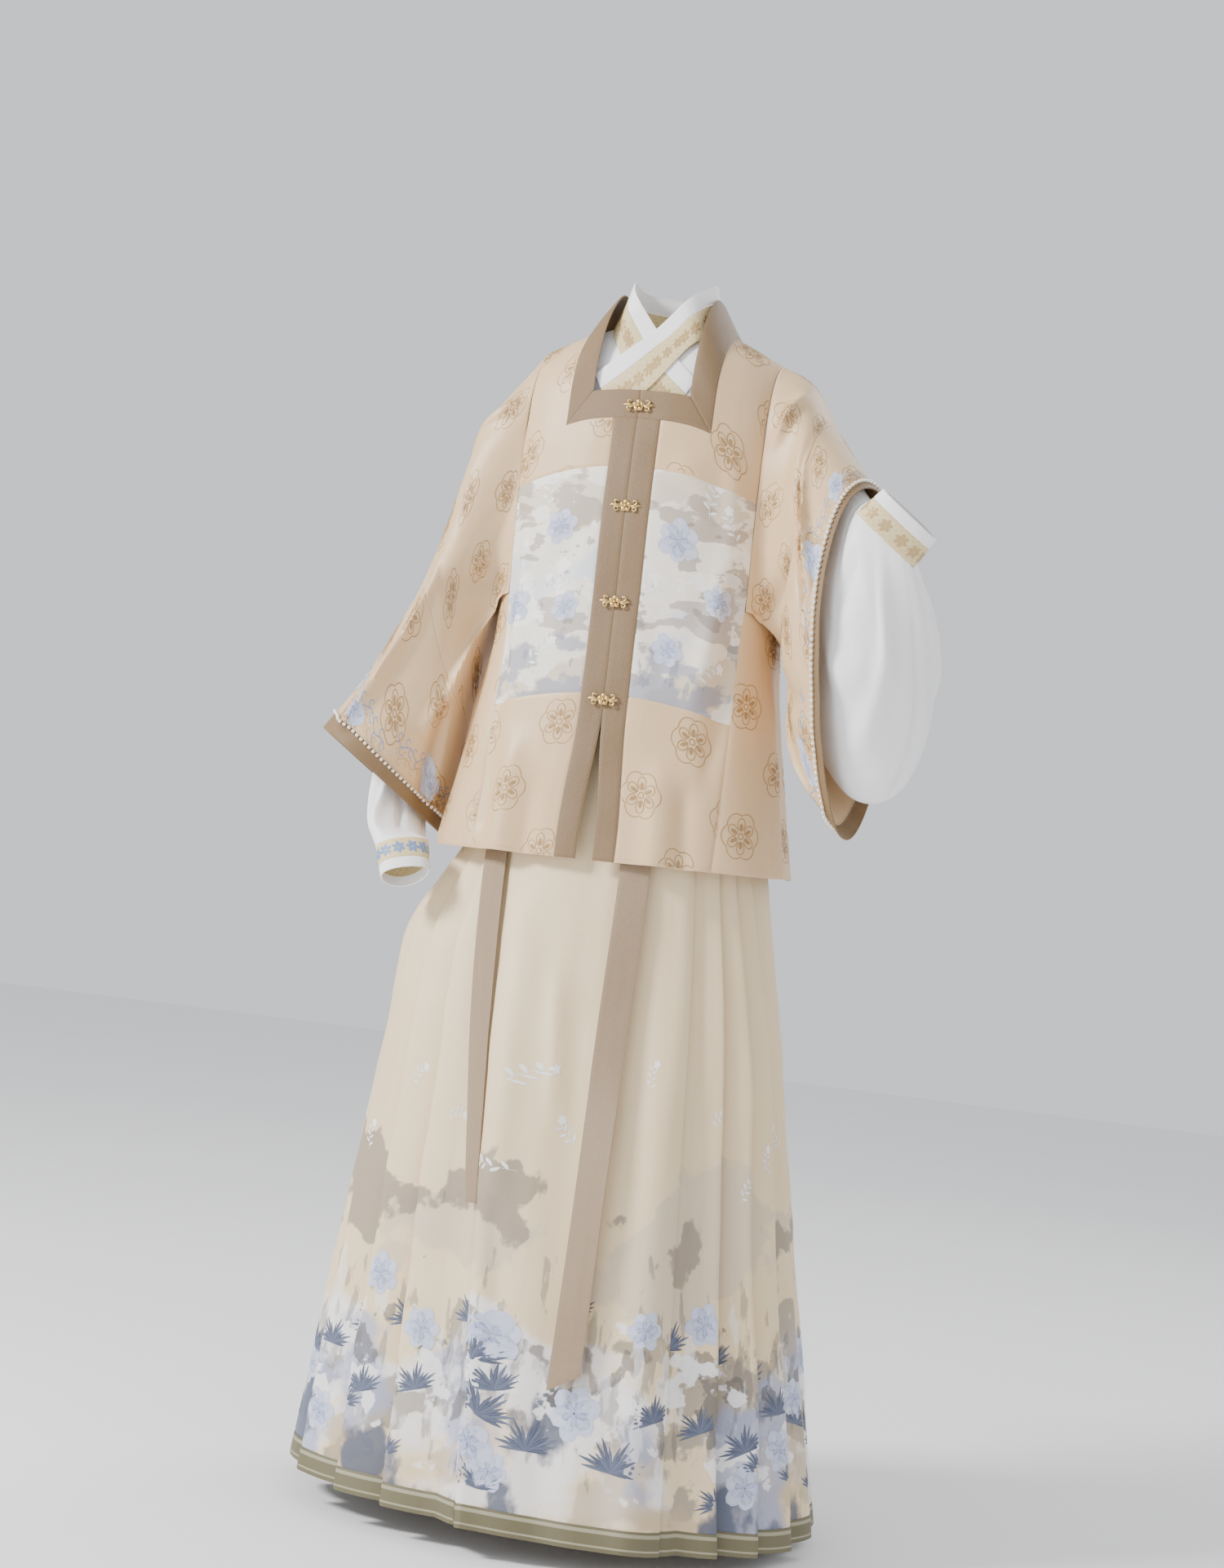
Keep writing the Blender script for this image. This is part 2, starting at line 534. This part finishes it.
def sleeve_step(place, at, direction, gaps=SLEEVE_GAPS):
    """The share along a sleeve that leaves at least half a seam gap all the way round."""
    steps = [abs(step_in(lambda a: place(share, a), at, direction) - at) for share in spread(0.0, 1.0, 24)]
    return at + direction * max(steps) * gaps


def jacket_sleeve(mirror, sections, folds):
    """Upper sleeve, joined sleeve end and cuff band of one side."""
    side = side_name(mirror)
    armpit_row = row_at(JACKET, JACKET.panel, JACKET.armpit)
    place = sleeve_place(JACKET, armpit_row, sections, folds)
    normals = sleeve_normals(place, JACKET, armpit_row)
    columns = sleeve_columns(8, 8)

    def along(start, end, count):
        return spread(sleeve_step(place, start, 1), sleeve_step(place, end, -1), count)

    upper = along(0.0, SLEEVE_SEAM, 7)
    upper.insert(1, MARGIN_RUN)
    wall("jacket_sleeve_" + side, place, columns, upper, "satin", 1, mirror, closed=True, normals=normals)
    end = along(SLEEVE_SEAM, CUFF_SEAM, 6)
    wall("jacket_sleeve_end_" + side, place, columns, end, "satin", 1, mirror, closed=True, normals=normals)
    cuff = [sleeve_step(place, CUFF_SEAM, 1), 1.0]
    wall("jacket_cuff_band_" + side, place, columns, cuff, "trim", 1, mirror, CLOTH + PLACKET_RAISE,
         PLACKET_RAISE, closed=True, normals=normals)


def square_collar():
    """Front bars with mitred corners, side bars over the shoulders and the standing back neck."""
    def front_bar(across, share):
        """Across 0 to 1 from the opening to the mitre; share 0 at the inner edge, 1 at the outer."""
        half = NECK_INNER + (NECK_HALF - NECK_INNER) * share
        row = NECK_CORNER_ROW + (NECK_ROW - NECK_CORNER_ROW) * share
        return torso(JACKET, half * across / JACKET.panel, row)

    def side_bar(climb, share):
        """Climb 0 at the mitre, 1 on the shoulder, 2 at the centre back."""
        half = NECK_INNER + (NECK_HALF - NECK_INNER) * share
        if climb <= 1.0:
            start = NECK_CORNER_ROW + (NECK_ROW - NECK_CORNER_ROW) * share
            point = torso(JACKET, half / JACKET.panel, start * (1.0 - climb))
            lift = ease(climb)
        else:
            back_row = (BACK_NECK_ROW - ROW_GAP) * (BACK_INNER + (1.0 - BACK_INNER) * share)
            down = min((climb - 1.0) * 2.0, 1.0)
            inward = max((climb - 1.5) * 2.0, 0.0)
            point = torso(JACKET, 4.0 - half * (1.0 - inward) / JACKET.panel, back_row * down)
            lift = 1.0
        return point + Vector((0.0, 0.0, COLLAR_RISE * lift * (1.0 - share)))

    first = step_in(lambda a: front_bar(a, 0.5), 0.0, 1)
    mitre = step_in(lambda a: front_bar(a, 0.5), 1.0, -1)
    for mirror in (1, -1):
        side = side_name(mirror)
        shares = [0.0, 0.5, 1.0 - 2 * GAP / (NECK_HALF - NECK_INNER)]
        wall("jacket_collar_front_" + side, front_bar, spread(first, mitre, 5), shares, "trim", -1, mirror,
             CLOTH, PLACKET_RAISE)
        climbs = spread(0.006, 1.0, 8) + spread(1.0, 1.996, 8)[1:]
        wall("jacket_collar_side_" + side, side_bar, climbs, shares, "trim", -1, mirror, CLOTH, PLACKET_RAISE)


def shirt_body():
    """Front and back of the shirt, worn inside the jacket."""

    def front(across, row):
        side = abs(across)
        start = NECK_V_ROW * (1.0 - min(side / (NECK_INNER / SHIRT.panel), 1.0)) if side < 1.0 else 0.0
        point = torso(SHIRT, side, row + start * max(1.0 - row / SHIRT_ARMPIT_ROW, 0.0))
        return Vector((math.copysign(point.x, across), point.y, point.z))

    def back(across, row):
        side = abs(across)
        start = BACK_NECK_V_ROW * (1.0 - min(side / (NECK_INNER / SHIRT.panel), 1.0)) if side < 1.0 else 0.0
        point = torso(SHIRT, 4.0 - side, row + start * max(1.0 - row / SHIRT_ARMPIT_ROW, 0.0))
        return Vector((math.copysign(point.x, across), point.y, point.z))

    edge = step_in(lambda a: front(a, 2.5), 1.0, -1)
    half = [NECK_INNER / SHIRT.panel / 2, NECK_INNER / SHIRT.panel, 0.7, edge]
    columns = [-across for across in reversed(half)] + [0.0] + half
    top = step_in(lambda r: front(0.8, r), 0.0, 1)
    rows = [top] + SHIRT_TOP_ROWS + spread(1.0, SHIRT_ARMPIT_ROW, 3)[1:] + SHIRT_WAIST_ROWS
    wall("shirt_front", front, columns, rows, "white", -1, normals=torso_normals(front, -1))
    wall("shirt_back", back, columns, rows, "white", 1, normals=torso_normals(back, 1))

    def side_place(around, row):
        return torso(SHIRT, around, row)

    for mirror in (1, -1):
        first = step_in(lambda a: torso(SHIRT, a, 2.6), 1.0001, 1)
        last = step_in(lambda a: torso(SHIRT, a, 2.6), 2.9999, -1)
        side_rows = [SHIRT_ARMPIT_ROW + SHIRT_SIDE_DROP] + SHIRT_WAIST_ROWS
        wall("shirt_side_" + side_name(mirror), side_place, spread(first, last, 8), side_rows, "white", -1,
             mirror, normals=torso_normals(side_place, -1))


def shirt_sleeve(mirror, sections):
    """One shirt sleeve with its joined end, the embroidered wrist band and the white edge beyond it."""
    side = side_name(mirror)
    wrist = sections[-1]
    middle = Vector(((wrist.tx + wrist.bx) / 2, (wrist.ty + wrist.by) / 2, (wrist.tz + wrist.bz) / 2))
    across = section_point(wrist, 0.0) - section_point(wrist, 0.5)
    ahead = across.cross(section_point(wrist, 0.25) - section_point(wrist, 0.75)).normalized()
    if ahead.dot(middle - section_point(sections[-2], 0.25)) < 0.0:
        ahead = -ahead
    place = sleeve_place(SHIRT, SHIRT_ARMPIT_ROW, sections, NO_FOLDS)
    normals = sleeve_normals(place, SHIRT, SHIRT_ARMPIT_ROW, ahead)
    columns = sleeve_columns(5, 4)
    upper_end = sleeve_step(place, SLEEVE_SEAM, -1, SHIRT_SLEEVE_GAPS)
    upper = spread(sleeve_step(place, 0.0, 1), upper_end, 7)
    upper.insert(1, MARGIN_RUN)
    wall("shirt_sleeve_" + side, place, columns, upper, "white", 1, mirror, closed=True, normals=normals)
    end = spread(sleeve_step(place, SLEEVE_SEAM, 1, SHIRT_SLEEVE_GAPS), 1.0, 7)
    wall("shirt_sleeve_end_" + side, place, columns, end, "white", 1, mirror, closed=True, normals=normals)

    def cuff(share, out):
        spot = section_point(wrist, share)
        return middle + (spot - middle) * (1.0 - WRIST_TAPER * out) + ahead * out

    facing = 1 if normal_at(cuff, 0.25, 0.01, 1).dot(section_point(wrist, 0.25) - middle) > 0 else -1
    around = spread(0.0, 1.0, 16)
    band = [2 * GAP, 2 * GAP + WRIST_BAND]
    wall("shirt_wrist_band_" + side, cuff, around, band, "ivory", facing, mirror, closed=True)
    edge_start = 3 * GAP + WRIST_BAND
    wall("shirt_wrist_edge_" + side, cuff, around, [edge_start, edge_start + WRIST_EDGE], "white", facing,
         mirror, closed=True)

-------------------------

Print exactly, and only, the lines beginning at the top of the listing and ending at the line with "return at + direction * max(steps) * gaps".

■ **TASK OUTPUT**
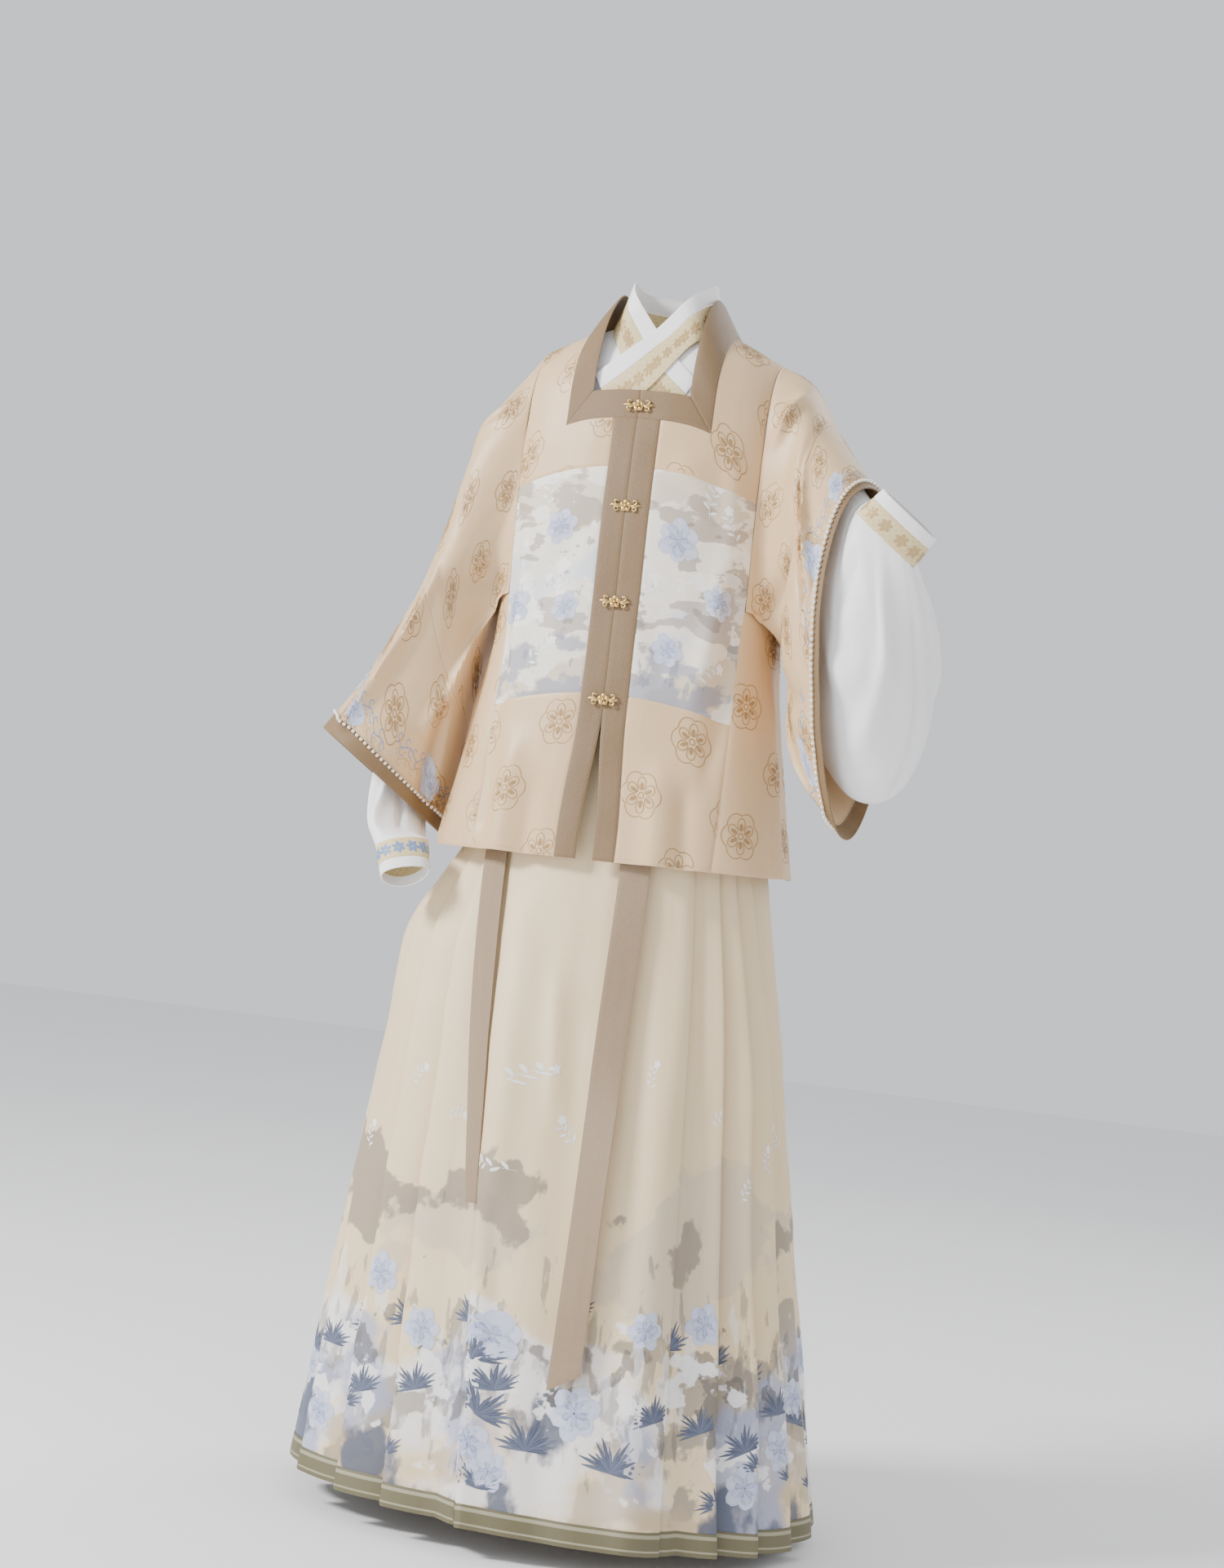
Keep writing the Blender script for this image. This is part 2, starting at line 534. This part finishes it.
def sleeve_step(place, at, direction, gaps=SLEEVE_GAPS):
    """The share along a sleeve that leaves at least half a seam gap all the way round."""
    steps = [abs(step_in(lambda a: place(share, a), at, direction) - at) for share in spread(0.0, 1.0, 24)]
    return at + direction * max(steps) * gaps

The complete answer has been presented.